*Stated task*: Check each line of the material below for "None", then copy the ones that contain it.

*Data block*:
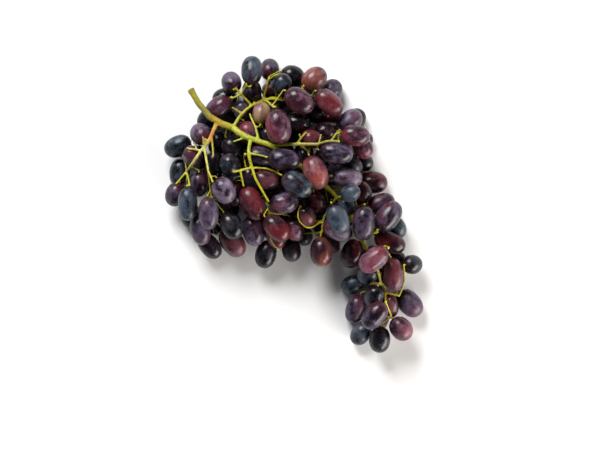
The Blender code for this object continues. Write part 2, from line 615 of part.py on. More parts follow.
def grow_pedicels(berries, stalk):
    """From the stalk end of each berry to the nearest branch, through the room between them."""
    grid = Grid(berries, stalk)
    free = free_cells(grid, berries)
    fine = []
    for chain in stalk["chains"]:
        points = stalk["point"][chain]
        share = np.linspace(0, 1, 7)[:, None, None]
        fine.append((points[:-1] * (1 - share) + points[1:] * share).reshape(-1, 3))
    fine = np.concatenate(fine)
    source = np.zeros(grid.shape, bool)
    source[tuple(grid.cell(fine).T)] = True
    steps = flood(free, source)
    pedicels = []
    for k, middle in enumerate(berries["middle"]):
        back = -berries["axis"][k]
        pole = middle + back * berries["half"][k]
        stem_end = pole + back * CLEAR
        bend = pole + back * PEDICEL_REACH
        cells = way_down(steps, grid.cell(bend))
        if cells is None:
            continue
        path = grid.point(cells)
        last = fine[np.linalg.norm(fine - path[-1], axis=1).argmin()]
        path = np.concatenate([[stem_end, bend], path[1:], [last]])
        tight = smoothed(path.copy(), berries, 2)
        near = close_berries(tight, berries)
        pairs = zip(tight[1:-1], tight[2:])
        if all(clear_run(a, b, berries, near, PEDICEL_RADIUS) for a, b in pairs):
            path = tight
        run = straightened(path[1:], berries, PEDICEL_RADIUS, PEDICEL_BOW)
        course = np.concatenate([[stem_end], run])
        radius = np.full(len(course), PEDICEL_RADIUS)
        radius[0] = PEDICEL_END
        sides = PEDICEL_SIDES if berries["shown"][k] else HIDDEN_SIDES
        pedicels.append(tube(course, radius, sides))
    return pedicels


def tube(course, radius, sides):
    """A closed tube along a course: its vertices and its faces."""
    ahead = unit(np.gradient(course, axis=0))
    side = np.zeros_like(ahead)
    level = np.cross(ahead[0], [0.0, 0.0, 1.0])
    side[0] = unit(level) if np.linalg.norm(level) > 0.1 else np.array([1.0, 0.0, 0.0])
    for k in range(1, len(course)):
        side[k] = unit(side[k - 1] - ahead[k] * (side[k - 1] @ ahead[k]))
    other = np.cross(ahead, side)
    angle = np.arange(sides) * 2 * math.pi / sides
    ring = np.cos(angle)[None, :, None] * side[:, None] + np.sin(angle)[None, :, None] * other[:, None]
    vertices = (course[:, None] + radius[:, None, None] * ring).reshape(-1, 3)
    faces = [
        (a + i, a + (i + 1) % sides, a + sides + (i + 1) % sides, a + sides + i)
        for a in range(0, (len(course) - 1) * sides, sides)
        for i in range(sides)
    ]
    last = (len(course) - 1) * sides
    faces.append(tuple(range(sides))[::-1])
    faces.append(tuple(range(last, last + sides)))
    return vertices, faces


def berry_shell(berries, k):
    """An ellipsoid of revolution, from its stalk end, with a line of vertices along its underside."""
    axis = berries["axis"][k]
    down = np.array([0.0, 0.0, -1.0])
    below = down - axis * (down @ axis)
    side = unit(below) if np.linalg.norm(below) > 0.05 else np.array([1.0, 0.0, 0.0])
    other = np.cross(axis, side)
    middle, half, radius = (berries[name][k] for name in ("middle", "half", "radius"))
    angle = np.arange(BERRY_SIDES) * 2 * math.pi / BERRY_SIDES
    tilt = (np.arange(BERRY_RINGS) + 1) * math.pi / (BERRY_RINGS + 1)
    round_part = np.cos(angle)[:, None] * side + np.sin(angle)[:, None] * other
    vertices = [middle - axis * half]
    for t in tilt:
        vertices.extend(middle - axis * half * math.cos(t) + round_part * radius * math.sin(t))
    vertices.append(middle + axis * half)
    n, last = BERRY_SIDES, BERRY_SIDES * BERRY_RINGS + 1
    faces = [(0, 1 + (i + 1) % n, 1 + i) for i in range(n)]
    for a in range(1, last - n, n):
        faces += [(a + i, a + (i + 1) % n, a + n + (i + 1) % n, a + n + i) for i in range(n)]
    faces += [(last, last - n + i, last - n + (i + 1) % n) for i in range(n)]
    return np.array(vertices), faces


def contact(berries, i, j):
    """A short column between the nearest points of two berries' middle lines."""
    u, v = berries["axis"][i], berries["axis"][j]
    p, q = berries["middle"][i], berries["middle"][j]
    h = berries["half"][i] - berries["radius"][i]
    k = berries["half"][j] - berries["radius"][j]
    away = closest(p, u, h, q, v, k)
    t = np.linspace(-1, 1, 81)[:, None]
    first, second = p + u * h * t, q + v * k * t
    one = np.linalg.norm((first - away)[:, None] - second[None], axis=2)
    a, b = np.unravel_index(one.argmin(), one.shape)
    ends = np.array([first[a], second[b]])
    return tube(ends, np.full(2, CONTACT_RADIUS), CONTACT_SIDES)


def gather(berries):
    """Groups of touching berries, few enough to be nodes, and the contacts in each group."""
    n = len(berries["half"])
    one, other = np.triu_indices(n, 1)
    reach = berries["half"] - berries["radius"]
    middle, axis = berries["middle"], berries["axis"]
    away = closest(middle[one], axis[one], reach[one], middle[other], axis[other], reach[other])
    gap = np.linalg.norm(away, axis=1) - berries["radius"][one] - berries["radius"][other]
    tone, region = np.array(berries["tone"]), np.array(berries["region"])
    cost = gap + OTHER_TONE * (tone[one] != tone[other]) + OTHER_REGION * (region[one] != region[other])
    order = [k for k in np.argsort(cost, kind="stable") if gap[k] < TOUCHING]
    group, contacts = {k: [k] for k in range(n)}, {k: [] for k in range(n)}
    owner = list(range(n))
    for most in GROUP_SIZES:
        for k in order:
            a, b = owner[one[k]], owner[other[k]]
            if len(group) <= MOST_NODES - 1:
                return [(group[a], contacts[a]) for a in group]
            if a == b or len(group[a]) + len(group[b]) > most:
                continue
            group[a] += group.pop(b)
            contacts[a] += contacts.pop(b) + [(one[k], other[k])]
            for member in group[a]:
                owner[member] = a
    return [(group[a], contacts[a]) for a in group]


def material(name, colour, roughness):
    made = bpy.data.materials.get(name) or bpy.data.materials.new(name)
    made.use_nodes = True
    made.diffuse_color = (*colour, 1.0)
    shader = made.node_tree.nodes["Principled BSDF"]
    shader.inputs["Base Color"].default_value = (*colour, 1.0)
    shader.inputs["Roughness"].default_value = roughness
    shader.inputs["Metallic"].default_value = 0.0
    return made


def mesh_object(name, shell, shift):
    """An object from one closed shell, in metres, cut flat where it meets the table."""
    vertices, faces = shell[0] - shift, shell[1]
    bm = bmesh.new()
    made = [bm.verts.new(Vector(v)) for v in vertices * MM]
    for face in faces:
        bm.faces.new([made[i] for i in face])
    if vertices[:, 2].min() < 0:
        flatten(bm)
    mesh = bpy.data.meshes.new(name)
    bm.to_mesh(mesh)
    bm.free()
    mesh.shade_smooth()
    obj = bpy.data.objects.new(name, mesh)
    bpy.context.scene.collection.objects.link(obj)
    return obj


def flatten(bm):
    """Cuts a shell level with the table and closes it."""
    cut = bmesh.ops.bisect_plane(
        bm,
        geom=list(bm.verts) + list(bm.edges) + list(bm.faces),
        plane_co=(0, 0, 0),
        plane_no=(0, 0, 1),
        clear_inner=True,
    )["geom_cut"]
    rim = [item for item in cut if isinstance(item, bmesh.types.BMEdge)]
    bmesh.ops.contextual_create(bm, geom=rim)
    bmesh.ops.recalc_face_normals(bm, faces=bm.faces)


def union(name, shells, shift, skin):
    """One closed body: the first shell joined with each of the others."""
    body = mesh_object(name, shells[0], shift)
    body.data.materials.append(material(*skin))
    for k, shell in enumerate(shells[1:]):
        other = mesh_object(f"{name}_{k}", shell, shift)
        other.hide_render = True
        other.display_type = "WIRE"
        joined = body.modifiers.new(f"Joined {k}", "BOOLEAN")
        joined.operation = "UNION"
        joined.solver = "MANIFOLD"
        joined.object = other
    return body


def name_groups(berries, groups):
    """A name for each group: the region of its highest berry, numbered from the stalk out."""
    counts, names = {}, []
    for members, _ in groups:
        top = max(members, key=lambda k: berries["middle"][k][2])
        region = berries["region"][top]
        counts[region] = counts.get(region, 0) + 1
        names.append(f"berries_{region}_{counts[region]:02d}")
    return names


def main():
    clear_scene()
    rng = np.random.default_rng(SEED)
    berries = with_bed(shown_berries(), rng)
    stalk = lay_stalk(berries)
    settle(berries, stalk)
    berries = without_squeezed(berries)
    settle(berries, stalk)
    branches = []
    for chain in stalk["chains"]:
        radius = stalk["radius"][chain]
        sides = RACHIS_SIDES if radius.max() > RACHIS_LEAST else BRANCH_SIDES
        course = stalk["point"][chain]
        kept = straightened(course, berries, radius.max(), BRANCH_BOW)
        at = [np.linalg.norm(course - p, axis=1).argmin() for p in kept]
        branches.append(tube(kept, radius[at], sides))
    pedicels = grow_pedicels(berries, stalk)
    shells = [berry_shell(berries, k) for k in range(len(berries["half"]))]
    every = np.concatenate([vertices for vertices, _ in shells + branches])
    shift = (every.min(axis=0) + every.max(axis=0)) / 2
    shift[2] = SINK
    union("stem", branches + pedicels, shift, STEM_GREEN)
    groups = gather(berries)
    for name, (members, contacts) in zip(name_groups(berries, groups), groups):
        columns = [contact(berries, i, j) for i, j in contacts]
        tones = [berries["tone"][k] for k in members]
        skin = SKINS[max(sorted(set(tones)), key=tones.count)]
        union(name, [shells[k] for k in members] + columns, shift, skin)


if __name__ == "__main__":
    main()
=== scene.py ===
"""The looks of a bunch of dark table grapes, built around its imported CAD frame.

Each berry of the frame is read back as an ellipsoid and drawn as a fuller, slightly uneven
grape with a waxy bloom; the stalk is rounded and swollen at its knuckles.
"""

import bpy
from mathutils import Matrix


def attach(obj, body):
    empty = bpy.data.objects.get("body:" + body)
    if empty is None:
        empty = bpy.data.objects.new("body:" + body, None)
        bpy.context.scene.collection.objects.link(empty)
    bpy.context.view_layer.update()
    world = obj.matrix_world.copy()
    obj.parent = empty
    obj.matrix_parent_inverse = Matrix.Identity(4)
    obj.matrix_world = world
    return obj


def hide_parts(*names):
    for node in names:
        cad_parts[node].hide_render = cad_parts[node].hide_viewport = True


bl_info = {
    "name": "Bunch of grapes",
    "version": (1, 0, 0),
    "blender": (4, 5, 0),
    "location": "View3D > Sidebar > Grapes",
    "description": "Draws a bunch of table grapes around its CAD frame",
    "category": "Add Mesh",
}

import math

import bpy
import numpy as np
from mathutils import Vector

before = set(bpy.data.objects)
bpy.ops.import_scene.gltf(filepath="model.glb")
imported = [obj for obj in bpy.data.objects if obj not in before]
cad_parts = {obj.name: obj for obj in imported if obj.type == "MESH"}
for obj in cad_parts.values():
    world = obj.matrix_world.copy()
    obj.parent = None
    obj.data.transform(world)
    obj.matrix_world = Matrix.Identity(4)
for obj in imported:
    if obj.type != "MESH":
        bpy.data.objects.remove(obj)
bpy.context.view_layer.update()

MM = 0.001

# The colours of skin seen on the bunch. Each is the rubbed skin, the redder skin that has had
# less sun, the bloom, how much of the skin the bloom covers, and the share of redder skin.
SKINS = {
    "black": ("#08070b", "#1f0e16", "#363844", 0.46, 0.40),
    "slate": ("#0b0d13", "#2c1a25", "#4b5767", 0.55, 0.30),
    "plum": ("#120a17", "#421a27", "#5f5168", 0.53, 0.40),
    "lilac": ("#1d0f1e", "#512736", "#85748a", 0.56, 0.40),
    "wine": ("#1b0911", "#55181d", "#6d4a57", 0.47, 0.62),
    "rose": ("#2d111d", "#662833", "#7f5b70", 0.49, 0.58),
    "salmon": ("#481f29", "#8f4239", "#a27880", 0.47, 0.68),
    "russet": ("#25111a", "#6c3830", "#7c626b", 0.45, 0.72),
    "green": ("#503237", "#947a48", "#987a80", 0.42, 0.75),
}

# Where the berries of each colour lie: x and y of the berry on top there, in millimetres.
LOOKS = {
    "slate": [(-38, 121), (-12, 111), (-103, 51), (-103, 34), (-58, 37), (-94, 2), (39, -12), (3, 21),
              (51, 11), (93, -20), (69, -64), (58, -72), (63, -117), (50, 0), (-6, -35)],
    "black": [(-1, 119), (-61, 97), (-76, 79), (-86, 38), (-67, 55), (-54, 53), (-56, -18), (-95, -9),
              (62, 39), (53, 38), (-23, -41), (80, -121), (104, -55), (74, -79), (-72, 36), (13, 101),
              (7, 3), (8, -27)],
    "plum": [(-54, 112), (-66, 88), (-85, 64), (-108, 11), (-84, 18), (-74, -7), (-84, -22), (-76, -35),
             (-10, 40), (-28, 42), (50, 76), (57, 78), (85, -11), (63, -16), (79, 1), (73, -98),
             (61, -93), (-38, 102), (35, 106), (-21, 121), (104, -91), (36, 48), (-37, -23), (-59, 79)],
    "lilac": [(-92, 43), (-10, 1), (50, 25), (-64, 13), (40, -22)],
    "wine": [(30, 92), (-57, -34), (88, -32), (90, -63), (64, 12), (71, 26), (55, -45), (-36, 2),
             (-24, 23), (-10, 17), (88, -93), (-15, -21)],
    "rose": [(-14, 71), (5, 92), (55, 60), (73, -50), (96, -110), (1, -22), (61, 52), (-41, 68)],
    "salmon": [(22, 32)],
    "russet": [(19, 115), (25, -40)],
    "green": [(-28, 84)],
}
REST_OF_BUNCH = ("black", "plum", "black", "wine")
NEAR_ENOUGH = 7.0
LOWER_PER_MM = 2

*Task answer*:
        share = np.linspace(0, 1, 7)[:, None, None]
        if cells is None:
    ring = np.cos(angle)[None, :, None] * side[:, None] + np.sin(angle)[None, :, None] * other[:, None]
    vertices = (course[:, None] + radius[:, None, None] * ring).reshape(-1, 3)
    round_part = np.cos(angle)[:, None] * side + np.sin(angle)[:, None] * other
    t = np.linspace(-1, 1, 81)[:, None]
    one = np.linalg.norm((first - away)[:, None] - second[None], axis=2)
    if empty is None:
        empty = bpy.data.objects.new("body:" + body, None)
    obj.parent = None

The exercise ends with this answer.